# New Acer Aspire - Dvd Tray Wont Open



## natty (Feb 25, 2005)

Just got home with a new Acer Aspire with a mat****a dvd ram uj-85js.

Tray wont open, either by pressing the eject button or by going to
'my compute'r and selecting 'eject'.

I assume there is no disc in the tray as the machine is new.

Note that this unit has no paperclip pinhole.

Any advice appreciated.

Natty.


----------



## Bob Cerelli (Nov 3, 2002)

If you are comfortable opening up the side of the computer, you might make sure the power connector is on the back of the CD ROM drive


----------



## natty (Feb 25, 2005)

Bob Cerelli said:


> If you are comfortable opening up the side of the computer, you might make sure the power connector is on the back of the CD ROM drive


Thanks Bob but the light flashes when I press the eject button
or select 'eject' from 'My Computer'.

Natty.


----------



## Bob Cerelli (Nov 3, 2002)

This new information is helpful.

Now knowing that it has power, but doesn't open, tends to point to a defective drive. 

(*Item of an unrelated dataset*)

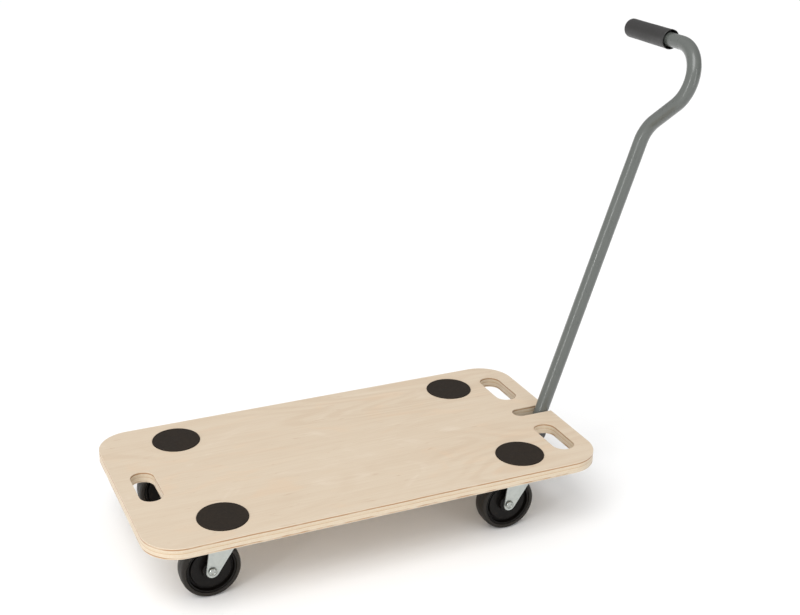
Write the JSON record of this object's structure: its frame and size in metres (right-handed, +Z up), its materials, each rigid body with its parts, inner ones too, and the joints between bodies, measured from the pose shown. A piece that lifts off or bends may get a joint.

Since it is new, I would take it back to where you got it and have the drive exchanged.


----------



## SergioBarros (Oct 23, 2004)

I don't have the answer to this, but after about 6 months of use of my new Acer Aspire 3003LCi, the DVD reader drive also got the same problem you are having. When you try to open the tray, the LED flashes and you hear some noises from the drive like the tray mechanism failing. In my case I had just forced the tray to open with a little help of my hand, nothing too strong, but the necessary to the tray open again. I think the problem is caused by excess of dust, and so the tray mechanism get stuck after a certain period of use, this is certainly a bad projected DVD drive. When you hold the laptop your left hand goes right under the DVD tray, and you can feel that the drive is flimsy. Good luck there!


----------



## xtreampb (Jan 30, 2007)

when i built my comp the dvd drive wouldnt open. this one came with 2 interchangable skins and would open with the other skin. i foud that the prob was that drive cover got cought on the skin of the drive so i took some sand paper and sanded the skin down and now it works w/out a hitch


----------



## accoleon (Mar 29, 2007)

I just bought a similar model (Acer Aspire AS5685WLMi), and it has the same dvd-ram drive as the OP (a Mat****a DVD-RAM UJ-85JS).

Not sure if its exactly the same, but the UJ-85JS on my laptop is a SLOT-based drive rather than a tray-based one. There is no tray to open/eject! You just stick your disk into the thin slot running above the eject button and it will enter automatically.

Hope that is the case, otherwise you might just want to take it back to the dealer - it is so new after all.


----------